Whatever its risks, the Cochran strategy is creating some tactical problems for Chris McDaniel’s campaign. There’s no party registration in Mississippi, so there’s nothing illegal about asking anyone to vote in your runoff, so long as they didn’t first participate in the other party’s first round. McDaniels supporters are trying to invoke a vague “loyalty oath” kind law passed by Democrats to prevent Republican tactical voting, but it’s entirely unenforceable.

Besides, those Democrats who do vote for Cochran on Tuesday are not engaging in tactical voting–i.e., voting for the candidate they consider easiest to beat in November. If they were, they’d be voting for McDaniel. Moreover, there’s a vast and deep history of self-identified southern Democrats playing in Republican politics.

So exactly what it is about these voters that makes their participation in the runoff so outrageous? It can’t be their race, of course, so it’s gotta be ideology!

Mr. McDaniel and groups supporting him portray Mr. Cochran’s effort as an act of desperation, but they frame their argument in partisan rather than racial terms. “The idea that he would have to reach out to liberal Democrats in an effort to save his candidacy just shows how far to the left he’s gone over the past 42 years,” said Mr. McDaniel, who has run an anti-Washington campaign fueled by Tea Party support.

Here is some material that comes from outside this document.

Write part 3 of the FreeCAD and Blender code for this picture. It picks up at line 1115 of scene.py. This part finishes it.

When it was pointed out that the question was about African-American voters, he replied, “It has nothing to do with that — this is about liberal Democrats.”

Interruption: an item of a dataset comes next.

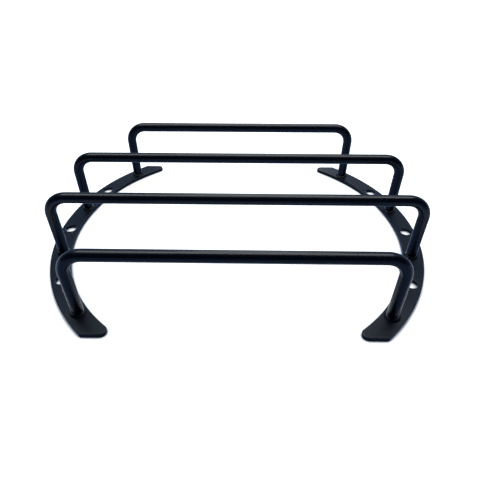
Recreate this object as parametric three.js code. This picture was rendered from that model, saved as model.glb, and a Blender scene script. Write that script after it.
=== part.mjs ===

Yeah, right. Mississippi is well know for its white liberal Democratic community. There’s absolutely no contradiction between boilerplate GOP “outreach” to minority folk and immediate objections when they ask for a Republican ballot.

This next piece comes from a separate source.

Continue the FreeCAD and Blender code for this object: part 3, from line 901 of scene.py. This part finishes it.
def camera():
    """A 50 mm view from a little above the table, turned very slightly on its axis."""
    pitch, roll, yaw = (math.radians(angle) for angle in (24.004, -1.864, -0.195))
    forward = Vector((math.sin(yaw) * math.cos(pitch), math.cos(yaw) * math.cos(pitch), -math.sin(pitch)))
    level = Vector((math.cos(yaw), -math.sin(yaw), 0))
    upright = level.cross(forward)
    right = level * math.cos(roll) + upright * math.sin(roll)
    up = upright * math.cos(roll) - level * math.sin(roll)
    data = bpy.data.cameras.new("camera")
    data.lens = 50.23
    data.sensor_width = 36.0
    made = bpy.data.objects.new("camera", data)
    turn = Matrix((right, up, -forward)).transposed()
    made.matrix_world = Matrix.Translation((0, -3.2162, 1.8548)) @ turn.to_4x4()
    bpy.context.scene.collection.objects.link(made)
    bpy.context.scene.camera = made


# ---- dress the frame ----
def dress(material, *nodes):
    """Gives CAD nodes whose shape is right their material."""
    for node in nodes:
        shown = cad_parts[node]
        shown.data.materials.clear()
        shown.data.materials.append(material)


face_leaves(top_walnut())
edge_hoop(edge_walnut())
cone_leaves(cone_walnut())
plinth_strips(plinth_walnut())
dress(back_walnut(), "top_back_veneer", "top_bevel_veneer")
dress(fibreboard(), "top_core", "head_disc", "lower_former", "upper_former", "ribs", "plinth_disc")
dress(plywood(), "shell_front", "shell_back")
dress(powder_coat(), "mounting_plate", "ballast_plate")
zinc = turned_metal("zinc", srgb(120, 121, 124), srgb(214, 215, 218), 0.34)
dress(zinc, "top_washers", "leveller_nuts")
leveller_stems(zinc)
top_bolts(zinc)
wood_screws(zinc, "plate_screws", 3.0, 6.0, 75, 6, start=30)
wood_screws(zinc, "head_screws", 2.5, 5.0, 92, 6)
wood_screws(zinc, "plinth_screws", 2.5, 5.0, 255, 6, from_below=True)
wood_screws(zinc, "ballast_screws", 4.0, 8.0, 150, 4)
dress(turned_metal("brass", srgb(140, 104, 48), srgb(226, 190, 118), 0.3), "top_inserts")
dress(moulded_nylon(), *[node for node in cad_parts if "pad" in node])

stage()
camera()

Republican state senator Angela Hill got close to candor in a quote supplied to Breitbart:

“The Republican Party has never been the food stamp party, or the party of pork until desperation set in with Thad Cochran’s re-election bid,” Hill said. “I have never seen such open collaboration to get Democrats to spoil a Republican party primary or runoff as is being openly displayed by Thad Cochran operatives in the MS GOP establishment.”

I guess Republicans could start administering lie detector tests at the polls and just ask every prospective voter if he or she is a true conservative, which seems to be the implicit qualification here. Otherwise, the argument will be about keeping black folks away from the ballot box, which is of course the oldest of traditions in Mississippi.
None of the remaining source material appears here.